Stored dataset items
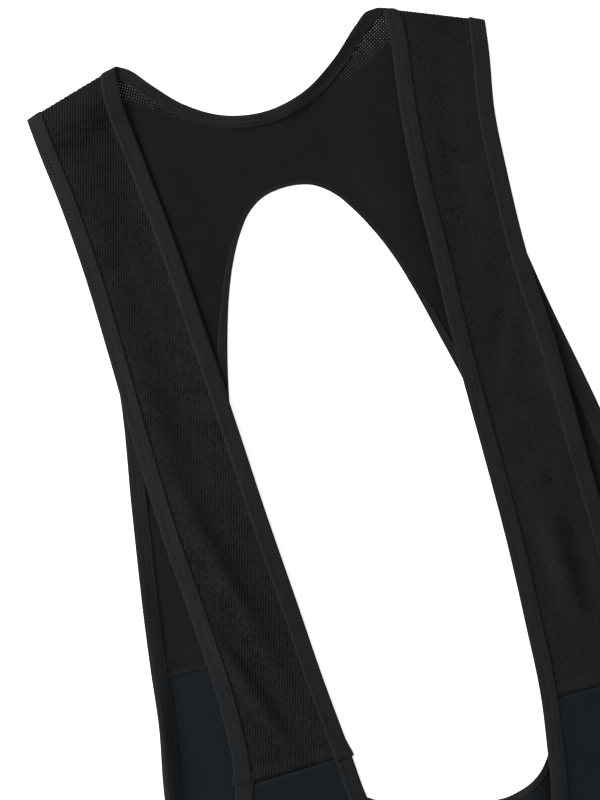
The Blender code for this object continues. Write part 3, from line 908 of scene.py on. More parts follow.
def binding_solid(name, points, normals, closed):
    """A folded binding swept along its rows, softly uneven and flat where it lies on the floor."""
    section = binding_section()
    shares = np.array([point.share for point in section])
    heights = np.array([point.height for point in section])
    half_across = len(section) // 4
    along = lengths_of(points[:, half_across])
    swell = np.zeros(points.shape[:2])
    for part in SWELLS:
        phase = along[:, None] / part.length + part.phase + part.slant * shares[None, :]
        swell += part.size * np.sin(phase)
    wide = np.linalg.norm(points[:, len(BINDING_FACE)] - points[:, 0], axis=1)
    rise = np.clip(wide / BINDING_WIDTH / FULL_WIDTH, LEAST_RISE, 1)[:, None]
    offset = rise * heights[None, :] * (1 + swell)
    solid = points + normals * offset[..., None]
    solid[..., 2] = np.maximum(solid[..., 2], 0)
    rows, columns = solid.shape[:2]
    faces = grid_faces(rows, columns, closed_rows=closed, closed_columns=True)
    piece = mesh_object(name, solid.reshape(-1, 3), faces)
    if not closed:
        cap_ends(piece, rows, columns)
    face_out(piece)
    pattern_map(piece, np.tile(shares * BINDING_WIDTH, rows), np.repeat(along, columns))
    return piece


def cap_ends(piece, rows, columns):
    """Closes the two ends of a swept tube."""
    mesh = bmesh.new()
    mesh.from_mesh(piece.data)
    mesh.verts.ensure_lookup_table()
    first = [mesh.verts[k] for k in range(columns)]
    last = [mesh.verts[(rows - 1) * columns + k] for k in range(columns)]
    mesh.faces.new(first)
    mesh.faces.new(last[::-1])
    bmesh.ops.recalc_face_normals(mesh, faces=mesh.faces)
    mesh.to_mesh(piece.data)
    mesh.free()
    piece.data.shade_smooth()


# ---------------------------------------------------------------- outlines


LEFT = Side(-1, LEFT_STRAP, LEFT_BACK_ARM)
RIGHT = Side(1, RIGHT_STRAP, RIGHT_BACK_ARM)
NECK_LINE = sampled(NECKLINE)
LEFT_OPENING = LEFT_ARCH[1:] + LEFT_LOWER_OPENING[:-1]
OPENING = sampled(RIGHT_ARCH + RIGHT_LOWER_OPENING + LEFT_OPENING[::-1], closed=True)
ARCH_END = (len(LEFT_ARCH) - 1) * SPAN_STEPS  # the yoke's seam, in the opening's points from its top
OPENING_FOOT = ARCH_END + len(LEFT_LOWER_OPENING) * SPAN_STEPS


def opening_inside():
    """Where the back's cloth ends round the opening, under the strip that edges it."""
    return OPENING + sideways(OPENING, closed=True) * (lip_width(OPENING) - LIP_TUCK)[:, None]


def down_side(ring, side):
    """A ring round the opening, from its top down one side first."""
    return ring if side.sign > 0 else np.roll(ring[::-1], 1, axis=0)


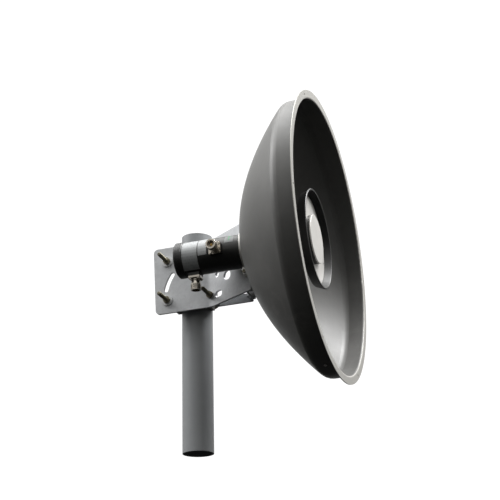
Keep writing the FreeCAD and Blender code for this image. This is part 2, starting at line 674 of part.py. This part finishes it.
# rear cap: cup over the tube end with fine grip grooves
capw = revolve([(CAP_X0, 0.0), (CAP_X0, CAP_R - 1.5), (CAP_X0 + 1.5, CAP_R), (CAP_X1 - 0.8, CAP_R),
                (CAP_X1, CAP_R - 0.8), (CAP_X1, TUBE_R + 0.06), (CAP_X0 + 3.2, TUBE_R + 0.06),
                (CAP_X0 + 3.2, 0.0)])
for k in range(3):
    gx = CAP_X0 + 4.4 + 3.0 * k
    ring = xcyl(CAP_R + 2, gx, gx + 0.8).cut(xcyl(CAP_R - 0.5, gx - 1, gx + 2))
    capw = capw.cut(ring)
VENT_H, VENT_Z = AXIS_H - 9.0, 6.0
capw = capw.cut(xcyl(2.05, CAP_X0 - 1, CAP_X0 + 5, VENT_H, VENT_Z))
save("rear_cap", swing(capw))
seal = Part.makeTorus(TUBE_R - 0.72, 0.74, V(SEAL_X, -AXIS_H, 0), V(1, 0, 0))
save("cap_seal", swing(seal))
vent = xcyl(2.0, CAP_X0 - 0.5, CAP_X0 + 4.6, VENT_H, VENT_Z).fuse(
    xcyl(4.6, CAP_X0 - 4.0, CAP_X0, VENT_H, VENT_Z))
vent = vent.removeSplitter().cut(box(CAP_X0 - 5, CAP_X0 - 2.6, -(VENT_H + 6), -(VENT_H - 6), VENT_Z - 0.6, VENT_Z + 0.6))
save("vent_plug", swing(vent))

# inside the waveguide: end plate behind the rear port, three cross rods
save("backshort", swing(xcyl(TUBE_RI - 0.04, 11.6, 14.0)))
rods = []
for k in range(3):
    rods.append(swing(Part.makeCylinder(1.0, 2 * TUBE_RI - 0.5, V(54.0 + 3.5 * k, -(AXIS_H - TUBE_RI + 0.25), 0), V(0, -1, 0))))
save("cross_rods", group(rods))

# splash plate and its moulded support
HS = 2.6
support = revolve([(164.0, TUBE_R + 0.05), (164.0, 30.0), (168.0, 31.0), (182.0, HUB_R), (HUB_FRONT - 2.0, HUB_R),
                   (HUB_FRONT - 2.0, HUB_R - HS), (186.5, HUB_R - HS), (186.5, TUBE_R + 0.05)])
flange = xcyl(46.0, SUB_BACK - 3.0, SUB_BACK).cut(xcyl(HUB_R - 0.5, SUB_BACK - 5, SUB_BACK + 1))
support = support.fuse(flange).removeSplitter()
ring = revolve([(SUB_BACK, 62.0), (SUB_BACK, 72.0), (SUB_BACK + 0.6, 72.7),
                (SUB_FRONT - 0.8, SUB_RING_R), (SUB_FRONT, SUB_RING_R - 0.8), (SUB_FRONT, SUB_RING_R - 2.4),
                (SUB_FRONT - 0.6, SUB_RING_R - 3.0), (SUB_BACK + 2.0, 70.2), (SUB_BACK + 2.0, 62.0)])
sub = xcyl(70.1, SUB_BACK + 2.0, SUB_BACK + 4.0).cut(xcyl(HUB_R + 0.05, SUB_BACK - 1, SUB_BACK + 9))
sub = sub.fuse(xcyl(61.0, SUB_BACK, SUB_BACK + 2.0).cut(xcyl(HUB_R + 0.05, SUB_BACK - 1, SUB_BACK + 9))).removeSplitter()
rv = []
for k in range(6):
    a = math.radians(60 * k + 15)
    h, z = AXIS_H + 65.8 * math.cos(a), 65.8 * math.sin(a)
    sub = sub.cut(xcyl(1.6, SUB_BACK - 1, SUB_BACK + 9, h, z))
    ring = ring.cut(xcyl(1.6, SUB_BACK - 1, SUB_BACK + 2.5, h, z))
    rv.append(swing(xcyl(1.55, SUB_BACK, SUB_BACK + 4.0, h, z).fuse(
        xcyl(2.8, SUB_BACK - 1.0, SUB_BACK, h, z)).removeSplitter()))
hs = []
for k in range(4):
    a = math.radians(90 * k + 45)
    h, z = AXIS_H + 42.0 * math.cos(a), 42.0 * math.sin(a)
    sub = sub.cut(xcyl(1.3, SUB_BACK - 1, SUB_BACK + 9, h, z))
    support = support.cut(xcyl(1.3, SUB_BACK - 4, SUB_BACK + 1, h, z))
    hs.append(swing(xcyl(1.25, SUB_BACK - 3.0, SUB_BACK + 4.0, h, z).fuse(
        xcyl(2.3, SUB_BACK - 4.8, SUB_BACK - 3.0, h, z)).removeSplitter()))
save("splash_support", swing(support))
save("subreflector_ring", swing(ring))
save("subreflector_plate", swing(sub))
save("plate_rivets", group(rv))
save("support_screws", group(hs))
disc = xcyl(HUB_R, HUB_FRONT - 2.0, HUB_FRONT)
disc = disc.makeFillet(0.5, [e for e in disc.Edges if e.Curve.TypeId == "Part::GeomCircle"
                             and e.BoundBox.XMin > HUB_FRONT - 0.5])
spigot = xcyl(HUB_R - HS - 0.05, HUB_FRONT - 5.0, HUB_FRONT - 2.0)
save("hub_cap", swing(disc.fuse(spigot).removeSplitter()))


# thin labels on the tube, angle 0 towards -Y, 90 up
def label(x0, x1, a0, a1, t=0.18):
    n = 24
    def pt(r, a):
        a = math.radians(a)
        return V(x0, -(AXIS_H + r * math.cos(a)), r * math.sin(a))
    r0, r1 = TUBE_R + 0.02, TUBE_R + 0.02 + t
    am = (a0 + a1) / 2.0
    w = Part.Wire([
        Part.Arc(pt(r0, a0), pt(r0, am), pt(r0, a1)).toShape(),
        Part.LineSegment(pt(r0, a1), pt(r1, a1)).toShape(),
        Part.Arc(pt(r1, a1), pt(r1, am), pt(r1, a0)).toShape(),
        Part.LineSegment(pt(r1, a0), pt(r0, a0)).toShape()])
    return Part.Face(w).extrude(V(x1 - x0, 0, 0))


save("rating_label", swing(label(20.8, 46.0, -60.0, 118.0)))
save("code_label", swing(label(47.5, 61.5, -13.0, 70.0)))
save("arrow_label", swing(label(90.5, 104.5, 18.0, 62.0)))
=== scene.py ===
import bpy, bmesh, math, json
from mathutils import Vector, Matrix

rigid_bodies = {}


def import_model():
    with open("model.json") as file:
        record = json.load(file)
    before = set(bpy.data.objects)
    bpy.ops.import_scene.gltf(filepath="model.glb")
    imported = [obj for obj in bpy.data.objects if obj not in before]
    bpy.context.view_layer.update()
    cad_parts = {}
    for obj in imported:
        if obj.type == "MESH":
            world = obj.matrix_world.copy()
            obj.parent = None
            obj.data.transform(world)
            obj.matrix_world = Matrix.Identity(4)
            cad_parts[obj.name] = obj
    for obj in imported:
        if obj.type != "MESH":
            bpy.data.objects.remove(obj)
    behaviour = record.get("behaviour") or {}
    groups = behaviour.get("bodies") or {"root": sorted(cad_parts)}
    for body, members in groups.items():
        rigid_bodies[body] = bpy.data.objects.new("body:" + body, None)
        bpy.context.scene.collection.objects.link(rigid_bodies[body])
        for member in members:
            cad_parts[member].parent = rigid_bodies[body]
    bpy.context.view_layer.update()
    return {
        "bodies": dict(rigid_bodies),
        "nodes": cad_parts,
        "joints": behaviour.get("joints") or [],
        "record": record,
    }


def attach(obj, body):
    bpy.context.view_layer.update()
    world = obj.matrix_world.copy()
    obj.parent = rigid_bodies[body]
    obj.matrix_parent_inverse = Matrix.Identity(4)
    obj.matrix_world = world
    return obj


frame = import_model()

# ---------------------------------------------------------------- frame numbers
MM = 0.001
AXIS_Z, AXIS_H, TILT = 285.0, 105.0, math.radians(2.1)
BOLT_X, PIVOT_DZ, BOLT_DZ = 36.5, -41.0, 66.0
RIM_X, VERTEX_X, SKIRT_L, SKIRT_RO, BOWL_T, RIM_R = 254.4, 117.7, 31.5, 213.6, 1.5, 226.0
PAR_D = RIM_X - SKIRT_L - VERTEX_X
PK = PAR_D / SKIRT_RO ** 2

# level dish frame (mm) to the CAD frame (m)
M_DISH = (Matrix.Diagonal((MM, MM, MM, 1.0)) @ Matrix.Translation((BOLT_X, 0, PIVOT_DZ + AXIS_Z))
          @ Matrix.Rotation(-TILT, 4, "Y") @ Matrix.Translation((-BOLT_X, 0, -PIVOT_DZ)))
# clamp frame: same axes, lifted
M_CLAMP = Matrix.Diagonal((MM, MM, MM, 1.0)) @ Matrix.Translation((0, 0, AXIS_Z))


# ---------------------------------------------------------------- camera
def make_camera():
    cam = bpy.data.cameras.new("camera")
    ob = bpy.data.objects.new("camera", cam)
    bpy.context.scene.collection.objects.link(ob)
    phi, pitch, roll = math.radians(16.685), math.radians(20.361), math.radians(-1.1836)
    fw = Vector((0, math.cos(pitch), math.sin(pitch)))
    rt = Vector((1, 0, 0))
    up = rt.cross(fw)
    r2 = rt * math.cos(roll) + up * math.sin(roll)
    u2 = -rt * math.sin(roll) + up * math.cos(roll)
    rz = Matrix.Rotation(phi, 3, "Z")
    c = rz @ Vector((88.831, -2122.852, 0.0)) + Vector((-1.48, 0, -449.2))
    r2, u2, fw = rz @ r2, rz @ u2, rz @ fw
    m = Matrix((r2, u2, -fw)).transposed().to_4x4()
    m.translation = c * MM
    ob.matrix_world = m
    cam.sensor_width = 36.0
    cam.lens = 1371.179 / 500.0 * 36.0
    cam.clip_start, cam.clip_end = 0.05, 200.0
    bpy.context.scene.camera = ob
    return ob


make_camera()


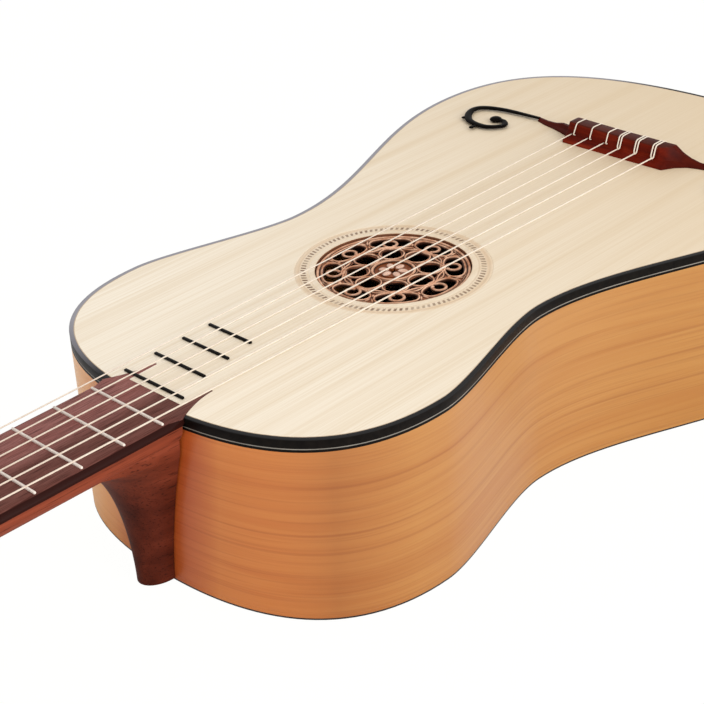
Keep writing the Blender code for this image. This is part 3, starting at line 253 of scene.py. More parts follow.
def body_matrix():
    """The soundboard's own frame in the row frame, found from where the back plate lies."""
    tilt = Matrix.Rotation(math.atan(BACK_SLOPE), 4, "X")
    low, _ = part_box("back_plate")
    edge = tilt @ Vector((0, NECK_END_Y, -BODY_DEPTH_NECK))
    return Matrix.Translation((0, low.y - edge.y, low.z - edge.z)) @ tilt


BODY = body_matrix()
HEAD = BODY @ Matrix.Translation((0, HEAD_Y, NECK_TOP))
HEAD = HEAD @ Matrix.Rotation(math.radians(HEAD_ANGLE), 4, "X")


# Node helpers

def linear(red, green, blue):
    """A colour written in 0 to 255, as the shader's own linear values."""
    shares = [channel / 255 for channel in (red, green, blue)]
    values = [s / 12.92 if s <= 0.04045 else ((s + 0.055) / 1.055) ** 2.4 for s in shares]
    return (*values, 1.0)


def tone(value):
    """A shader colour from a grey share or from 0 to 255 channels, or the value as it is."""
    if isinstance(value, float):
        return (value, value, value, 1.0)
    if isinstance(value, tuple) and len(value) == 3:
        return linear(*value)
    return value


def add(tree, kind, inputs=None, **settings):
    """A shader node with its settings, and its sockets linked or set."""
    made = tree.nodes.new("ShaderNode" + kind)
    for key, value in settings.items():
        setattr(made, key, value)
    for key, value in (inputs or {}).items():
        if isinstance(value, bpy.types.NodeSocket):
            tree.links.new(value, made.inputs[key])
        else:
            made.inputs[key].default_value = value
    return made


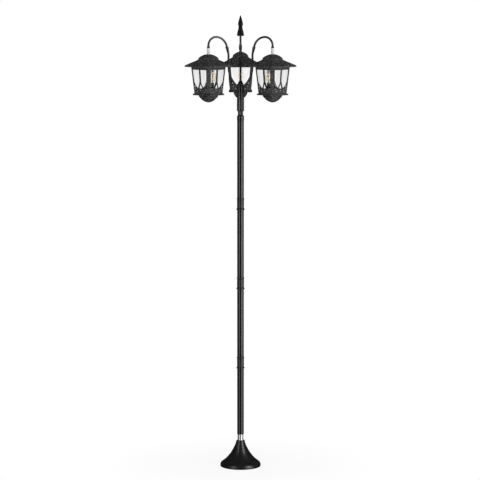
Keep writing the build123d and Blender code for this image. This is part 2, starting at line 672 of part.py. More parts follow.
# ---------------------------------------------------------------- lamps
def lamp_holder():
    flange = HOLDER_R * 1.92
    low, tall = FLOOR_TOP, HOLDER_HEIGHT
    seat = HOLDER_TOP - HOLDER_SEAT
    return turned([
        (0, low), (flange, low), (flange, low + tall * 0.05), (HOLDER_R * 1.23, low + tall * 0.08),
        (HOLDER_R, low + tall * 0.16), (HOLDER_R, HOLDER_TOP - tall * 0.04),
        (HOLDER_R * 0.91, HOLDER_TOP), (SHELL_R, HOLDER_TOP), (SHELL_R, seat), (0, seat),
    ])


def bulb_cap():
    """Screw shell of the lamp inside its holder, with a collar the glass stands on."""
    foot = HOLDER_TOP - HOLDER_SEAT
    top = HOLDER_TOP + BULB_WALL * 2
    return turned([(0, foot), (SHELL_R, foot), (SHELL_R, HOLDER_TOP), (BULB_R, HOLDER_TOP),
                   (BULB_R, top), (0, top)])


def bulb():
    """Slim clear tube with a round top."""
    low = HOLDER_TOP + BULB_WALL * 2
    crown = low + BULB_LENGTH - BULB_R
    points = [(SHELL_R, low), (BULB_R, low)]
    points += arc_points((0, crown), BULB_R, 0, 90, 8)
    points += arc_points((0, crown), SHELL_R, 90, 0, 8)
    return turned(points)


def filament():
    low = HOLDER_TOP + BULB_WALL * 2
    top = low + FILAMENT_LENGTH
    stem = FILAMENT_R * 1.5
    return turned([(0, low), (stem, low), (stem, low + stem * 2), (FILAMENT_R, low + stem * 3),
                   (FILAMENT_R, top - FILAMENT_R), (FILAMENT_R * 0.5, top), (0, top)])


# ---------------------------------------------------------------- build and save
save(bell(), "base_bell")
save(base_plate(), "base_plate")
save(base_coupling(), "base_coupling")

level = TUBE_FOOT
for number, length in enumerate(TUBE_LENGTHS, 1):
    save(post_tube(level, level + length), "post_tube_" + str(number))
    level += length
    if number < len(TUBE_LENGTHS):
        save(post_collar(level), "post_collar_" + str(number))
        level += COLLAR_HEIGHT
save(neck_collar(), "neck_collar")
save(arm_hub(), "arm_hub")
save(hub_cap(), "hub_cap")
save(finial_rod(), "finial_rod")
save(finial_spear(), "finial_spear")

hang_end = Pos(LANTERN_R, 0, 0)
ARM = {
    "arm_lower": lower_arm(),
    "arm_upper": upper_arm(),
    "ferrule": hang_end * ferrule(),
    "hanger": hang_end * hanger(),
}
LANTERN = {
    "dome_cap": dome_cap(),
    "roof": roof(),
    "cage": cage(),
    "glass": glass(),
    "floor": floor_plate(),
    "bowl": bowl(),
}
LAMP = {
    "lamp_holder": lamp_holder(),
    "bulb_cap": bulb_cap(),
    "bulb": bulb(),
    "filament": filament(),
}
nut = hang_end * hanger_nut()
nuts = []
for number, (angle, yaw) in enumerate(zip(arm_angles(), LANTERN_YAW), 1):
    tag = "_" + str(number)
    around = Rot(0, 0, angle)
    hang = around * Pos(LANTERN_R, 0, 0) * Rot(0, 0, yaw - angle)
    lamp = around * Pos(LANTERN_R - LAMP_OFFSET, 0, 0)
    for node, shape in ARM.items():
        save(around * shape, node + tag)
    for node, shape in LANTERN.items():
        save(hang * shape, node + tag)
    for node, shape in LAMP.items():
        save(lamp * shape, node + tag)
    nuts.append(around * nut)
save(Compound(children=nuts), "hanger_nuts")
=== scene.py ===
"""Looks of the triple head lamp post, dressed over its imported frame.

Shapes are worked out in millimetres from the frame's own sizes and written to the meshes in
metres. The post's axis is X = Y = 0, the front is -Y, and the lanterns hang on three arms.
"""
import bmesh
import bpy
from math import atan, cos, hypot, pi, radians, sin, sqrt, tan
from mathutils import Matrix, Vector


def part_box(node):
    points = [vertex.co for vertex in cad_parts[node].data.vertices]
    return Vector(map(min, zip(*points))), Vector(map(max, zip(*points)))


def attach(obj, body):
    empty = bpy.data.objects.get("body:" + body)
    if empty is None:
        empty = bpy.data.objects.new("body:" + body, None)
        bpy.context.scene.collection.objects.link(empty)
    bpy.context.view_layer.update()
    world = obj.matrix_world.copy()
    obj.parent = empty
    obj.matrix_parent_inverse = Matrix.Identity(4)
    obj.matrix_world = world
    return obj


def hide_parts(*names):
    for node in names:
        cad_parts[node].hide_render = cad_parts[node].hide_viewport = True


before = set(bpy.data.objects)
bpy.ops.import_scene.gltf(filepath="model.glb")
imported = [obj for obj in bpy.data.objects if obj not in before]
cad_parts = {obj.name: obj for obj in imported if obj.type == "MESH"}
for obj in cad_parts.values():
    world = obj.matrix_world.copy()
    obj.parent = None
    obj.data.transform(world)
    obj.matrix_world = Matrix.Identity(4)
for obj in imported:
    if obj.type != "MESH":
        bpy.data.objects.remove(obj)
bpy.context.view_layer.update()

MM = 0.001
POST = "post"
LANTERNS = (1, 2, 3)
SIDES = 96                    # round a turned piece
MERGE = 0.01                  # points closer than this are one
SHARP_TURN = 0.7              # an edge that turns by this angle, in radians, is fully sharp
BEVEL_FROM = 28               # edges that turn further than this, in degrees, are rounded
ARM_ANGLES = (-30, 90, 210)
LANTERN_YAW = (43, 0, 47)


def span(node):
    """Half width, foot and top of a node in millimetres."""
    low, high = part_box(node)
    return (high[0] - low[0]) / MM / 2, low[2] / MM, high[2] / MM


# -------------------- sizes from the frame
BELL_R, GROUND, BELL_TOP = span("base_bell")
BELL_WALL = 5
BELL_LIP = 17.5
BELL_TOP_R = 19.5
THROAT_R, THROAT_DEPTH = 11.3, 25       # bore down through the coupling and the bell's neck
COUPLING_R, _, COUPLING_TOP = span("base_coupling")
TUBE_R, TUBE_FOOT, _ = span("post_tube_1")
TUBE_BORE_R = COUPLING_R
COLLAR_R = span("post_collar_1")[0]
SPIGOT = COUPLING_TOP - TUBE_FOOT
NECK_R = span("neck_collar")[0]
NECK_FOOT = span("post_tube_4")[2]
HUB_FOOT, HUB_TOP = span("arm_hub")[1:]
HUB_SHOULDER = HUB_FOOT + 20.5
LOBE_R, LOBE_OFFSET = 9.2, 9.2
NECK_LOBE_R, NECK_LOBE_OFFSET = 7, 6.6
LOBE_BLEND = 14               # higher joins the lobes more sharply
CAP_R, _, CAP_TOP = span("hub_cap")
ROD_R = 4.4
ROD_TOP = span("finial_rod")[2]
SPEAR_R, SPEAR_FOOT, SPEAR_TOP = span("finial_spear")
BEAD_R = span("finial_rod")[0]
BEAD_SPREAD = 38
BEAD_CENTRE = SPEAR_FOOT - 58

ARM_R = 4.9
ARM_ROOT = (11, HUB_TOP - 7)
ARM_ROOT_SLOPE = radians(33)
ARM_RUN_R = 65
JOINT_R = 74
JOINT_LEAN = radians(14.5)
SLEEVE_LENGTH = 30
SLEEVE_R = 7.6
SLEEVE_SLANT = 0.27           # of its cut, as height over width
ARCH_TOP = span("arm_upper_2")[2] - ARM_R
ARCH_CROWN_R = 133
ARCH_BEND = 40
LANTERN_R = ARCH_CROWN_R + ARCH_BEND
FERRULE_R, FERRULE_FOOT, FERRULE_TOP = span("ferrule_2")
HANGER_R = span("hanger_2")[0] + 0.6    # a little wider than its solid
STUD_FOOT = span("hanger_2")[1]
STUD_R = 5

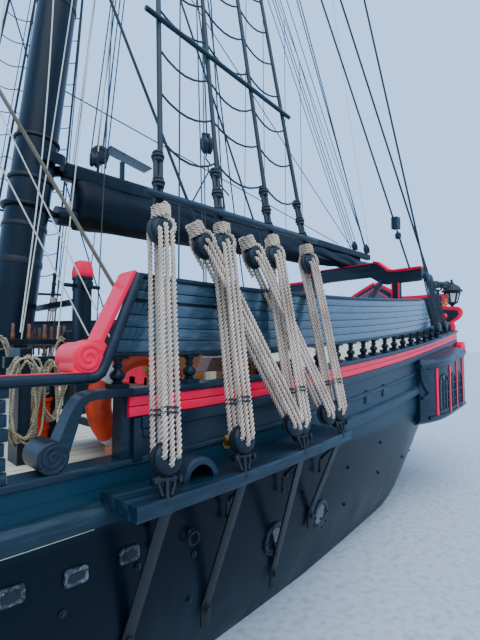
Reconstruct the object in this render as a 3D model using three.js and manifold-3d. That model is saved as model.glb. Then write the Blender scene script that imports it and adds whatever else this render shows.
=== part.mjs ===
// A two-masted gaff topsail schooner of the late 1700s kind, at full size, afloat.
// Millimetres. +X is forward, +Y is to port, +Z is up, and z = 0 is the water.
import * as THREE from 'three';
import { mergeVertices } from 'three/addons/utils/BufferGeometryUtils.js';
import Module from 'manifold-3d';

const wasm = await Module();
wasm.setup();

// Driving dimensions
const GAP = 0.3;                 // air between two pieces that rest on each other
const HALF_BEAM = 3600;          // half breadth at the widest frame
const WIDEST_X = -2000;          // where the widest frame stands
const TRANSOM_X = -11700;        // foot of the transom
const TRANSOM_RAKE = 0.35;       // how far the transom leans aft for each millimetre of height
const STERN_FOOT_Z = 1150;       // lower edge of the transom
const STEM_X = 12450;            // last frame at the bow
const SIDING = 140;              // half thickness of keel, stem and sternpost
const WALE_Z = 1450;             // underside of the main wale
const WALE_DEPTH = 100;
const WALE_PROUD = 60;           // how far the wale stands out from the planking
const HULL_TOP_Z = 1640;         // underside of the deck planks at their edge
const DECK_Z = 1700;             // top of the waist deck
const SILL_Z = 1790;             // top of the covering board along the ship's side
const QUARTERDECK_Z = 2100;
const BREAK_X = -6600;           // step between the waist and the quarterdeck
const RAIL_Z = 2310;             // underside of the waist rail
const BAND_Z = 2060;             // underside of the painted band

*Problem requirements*
Give again, word for word, every line of the listing above from the one with "# thin labels" to the one with "for body, members", both inclusive, and nothing beyond them.

*Exercise solution*
# thin labels on the tube, angle 0 towards -Y, 90 up
def label(x0, x1, a0, a1, t=0.18):
    n = 24
    def pt(r, a):
        a = math.radians(a)
        return V(x0, -(AXIS_H + r * math.cos(a)), r * math.sin(a))
    r0, r1 = TUBE_R + 0.02, TUBE_R + 0.02 + t
    am = (a0 + a1) / 2.0
    w = Part.Wire([
        Part.Arc(pt(r0, a0), pt(r0, am), pt(r0, a1)).toShape(),
        Part.LineSegment(pt(r0, a1), pt(r1, a1)).toShape(),
        Part.Arc(pt(r1, a1), pt(r1, am), pt(r1, a0)).toShape(),
        Part.LineSegment(pt(r1, a0), pt(r0, a0)).toShape()])
    return Part.Face(w).extrude(V(x1 - x0, 0, 0))


save("rating_label", swing(label(20.8, 46.0, -60.0, 118.0)))
save("code_label", swing(label(47.5, 61.5, -13.0, 70.0)))
save("arrow_label", swing(label(90.5, 104.5, 18.0, 62.0)))
=== scene.py ===
import bpy, bmesh, math, json
from mathutils import Vector, Matrix

rigid_bodies = {}


def import_model():
    with open("model.json") as file:
        record = json.load(file)
    before = set(bpy.data.objects)
    bpy.ops.import_scene.gltf(filepath="model.glb")
    imported = [obj for obj in bpy.data.objects if obj not in before]
    bpy.context.view_layer.update()
    cad_parts = {}
    for obj in imported:
        if obj.type == "MESH":
            world = obj.matrix_world.copy()
            obj.parent = None
            obj.data.transform(world)
            obj.matrix_world = Matrix.Identity(4)
            cad_parts[obj.name] = obj
    for obj in imported:
        if obj.type != "MESH":
            bpy.data.objects.remove(obj)
    behaviour = record.get("behaviour") or {}
    groups = behaviour.get("bodies") or {"root": sorted(cad_parts)}
    for body, members in groups.items():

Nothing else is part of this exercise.